start MATERIAL PROVIDED

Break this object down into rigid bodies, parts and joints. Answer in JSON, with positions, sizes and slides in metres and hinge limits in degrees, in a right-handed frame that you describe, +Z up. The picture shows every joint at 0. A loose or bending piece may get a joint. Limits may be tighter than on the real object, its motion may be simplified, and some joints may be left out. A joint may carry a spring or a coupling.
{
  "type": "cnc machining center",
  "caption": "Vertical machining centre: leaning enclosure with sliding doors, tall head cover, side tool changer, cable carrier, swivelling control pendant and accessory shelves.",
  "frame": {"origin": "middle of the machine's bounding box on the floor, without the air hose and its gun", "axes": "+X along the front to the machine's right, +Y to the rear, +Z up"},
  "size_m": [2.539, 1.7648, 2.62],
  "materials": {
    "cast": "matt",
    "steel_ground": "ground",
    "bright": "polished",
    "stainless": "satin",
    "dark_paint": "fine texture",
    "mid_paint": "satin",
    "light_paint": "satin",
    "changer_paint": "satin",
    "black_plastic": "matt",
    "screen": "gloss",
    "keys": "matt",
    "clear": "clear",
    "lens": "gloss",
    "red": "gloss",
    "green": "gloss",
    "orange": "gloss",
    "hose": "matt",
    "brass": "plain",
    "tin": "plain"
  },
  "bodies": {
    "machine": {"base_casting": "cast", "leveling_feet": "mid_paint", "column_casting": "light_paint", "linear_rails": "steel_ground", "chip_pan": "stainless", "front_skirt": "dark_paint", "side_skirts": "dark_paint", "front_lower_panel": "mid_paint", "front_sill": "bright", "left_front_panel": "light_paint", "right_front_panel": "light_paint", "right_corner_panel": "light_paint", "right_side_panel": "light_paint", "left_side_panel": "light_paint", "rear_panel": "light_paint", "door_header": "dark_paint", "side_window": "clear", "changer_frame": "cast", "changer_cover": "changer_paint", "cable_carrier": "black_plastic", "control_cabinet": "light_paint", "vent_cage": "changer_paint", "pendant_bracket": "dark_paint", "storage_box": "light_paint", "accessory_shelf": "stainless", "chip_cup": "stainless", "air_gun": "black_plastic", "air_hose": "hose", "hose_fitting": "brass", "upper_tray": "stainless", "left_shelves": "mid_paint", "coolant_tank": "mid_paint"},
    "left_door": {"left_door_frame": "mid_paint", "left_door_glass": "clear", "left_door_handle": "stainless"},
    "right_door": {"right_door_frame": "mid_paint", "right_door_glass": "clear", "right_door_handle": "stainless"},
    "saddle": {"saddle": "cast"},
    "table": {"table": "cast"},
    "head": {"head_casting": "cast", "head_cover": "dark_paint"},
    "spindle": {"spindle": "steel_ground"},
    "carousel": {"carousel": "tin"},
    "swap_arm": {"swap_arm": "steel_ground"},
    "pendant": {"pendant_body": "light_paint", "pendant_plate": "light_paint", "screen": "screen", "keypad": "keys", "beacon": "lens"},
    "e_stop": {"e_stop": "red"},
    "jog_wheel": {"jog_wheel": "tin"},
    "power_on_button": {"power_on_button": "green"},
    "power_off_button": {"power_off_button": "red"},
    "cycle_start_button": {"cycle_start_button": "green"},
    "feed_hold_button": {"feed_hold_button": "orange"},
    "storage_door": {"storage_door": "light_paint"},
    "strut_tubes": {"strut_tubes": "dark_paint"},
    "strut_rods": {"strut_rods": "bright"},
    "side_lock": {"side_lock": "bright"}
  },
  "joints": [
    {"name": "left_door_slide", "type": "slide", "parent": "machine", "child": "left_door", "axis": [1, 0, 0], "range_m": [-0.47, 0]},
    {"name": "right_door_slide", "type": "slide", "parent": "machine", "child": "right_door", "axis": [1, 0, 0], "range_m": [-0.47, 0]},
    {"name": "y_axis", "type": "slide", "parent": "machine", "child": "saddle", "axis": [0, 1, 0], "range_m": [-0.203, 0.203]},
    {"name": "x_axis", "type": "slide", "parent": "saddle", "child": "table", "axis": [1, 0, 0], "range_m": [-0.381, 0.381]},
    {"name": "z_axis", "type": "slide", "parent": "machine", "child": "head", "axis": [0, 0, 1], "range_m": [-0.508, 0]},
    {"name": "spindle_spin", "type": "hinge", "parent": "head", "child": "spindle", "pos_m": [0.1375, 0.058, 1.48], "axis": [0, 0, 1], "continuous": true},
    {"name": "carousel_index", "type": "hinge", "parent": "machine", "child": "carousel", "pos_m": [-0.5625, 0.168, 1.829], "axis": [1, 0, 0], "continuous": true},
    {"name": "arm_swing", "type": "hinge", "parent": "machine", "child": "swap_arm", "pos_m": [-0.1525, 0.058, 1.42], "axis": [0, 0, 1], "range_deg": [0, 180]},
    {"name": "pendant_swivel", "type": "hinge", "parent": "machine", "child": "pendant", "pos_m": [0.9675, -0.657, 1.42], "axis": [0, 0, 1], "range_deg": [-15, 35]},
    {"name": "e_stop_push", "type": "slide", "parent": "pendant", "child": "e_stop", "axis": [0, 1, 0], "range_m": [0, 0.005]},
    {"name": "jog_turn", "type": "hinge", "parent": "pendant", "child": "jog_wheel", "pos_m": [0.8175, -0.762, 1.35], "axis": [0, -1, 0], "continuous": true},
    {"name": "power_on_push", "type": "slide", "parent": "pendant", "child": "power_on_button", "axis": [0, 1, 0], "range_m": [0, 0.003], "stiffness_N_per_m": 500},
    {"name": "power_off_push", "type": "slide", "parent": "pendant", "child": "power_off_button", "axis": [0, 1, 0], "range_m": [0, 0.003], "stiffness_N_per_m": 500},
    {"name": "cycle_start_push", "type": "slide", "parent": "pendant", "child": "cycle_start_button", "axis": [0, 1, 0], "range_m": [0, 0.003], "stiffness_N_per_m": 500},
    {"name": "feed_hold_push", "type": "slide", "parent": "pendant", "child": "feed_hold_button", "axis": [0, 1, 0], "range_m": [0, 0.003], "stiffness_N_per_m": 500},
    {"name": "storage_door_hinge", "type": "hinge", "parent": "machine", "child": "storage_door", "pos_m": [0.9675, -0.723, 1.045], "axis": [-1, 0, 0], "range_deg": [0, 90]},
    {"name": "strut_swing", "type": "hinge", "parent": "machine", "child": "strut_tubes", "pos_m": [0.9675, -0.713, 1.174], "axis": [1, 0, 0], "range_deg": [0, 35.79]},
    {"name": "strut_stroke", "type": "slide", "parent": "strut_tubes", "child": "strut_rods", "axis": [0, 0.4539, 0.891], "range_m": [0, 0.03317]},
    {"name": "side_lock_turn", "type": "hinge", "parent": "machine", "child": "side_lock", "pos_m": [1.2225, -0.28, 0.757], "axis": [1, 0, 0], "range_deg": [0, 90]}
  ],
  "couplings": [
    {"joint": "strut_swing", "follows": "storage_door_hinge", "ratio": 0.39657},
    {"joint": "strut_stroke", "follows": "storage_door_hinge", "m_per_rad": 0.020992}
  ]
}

end MATERIAL PROVIDED
start MATERIAL PROVIDED

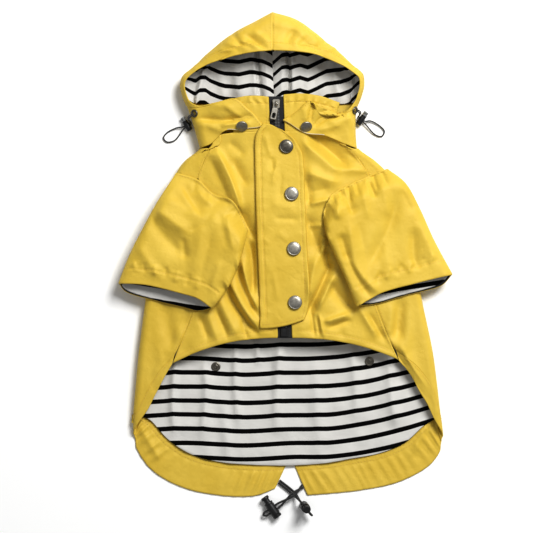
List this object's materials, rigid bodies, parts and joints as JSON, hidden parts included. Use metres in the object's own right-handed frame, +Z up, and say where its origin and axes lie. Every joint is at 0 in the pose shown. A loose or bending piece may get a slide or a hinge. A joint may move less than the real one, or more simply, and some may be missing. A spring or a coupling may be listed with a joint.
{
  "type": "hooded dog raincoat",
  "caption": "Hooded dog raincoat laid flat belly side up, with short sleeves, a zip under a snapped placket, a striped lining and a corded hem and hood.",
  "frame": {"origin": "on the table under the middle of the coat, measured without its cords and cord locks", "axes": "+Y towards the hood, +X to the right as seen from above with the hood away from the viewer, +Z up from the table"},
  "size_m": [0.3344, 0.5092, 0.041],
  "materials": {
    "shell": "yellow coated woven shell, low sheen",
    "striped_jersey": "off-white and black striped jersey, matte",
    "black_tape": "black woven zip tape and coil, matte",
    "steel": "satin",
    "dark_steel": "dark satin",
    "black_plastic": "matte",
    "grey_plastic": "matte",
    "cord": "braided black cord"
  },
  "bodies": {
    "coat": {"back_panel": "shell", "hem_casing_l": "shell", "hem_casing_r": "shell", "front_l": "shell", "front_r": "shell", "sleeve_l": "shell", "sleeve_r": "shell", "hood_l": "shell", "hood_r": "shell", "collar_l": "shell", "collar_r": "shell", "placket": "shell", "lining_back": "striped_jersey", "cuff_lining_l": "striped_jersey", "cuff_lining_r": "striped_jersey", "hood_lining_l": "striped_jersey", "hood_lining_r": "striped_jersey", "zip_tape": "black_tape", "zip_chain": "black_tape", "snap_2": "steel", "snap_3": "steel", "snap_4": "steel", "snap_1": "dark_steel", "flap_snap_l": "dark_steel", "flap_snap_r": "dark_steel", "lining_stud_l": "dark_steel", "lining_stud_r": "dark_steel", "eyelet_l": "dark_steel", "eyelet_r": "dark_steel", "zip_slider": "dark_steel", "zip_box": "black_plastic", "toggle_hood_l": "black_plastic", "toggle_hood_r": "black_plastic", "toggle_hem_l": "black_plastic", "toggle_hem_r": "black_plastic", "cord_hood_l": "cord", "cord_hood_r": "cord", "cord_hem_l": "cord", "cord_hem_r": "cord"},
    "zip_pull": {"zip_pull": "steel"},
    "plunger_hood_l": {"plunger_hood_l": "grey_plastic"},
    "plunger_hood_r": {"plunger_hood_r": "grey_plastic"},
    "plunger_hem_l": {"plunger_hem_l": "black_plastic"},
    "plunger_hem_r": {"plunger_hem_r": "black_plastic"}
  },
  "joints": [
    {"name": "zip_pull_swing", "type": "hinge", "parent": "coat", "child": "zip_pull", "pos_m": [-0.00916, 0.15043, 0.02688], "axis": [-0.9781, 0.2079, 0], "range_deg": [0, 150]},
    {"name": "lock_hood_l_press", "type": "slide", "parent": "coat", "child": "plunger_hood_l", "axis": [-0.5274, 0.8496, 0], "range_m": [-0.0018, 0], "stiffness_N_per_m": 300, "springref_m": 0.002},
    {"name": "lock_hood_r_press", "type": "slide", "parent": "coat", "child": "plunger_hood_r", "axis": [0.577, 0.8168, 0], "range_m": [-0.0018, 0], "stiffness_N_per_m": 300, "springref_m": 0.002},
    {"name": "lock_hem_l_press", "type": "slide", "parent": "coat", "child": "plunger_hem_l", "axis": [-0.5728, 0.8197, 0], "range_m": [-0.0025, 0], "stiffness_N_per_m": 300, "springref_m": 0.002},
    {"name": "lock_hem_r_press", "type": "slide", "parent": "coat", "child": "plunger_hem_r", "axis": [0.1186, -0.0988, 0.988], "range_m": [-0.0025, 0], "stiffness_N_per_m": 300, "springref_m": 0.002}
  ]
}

end MATERIAL PROVIDED
start MATERIAL PROVIDED

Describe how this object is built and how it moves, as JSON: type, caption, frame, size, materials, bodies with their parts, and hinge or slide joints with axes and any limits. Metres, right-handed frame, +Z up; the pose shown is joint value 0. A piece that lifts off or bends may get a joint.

end MATERIAL PROVIDED

THE PROBLEM: Using the records above, copy every line that has the word "pose" in it.

OUTPUT OF THE TASK:
List this object's materials, rigid bodies, parts and joints as JSON, hidden parts included. Use metres in the object's own right-handed frame, +Z up, and say where its origin and axes lie. Every joint is at 0 in the pose shown. A loose or bending piece may get a slide or a hinge. A joint may move less than the real one, or more simply, and some may be missing. A spring or a coupling may be listed with a joint.
Describe how this object is built and how it moves, as JSON: type, caption, frame, size, materials, bodies with their parts, and hinge or slide joints with axes and any limits. Metres, right-handed frame, +Z up; the pose shown is joint value 0. A piece that lifts off or bends may get a joint.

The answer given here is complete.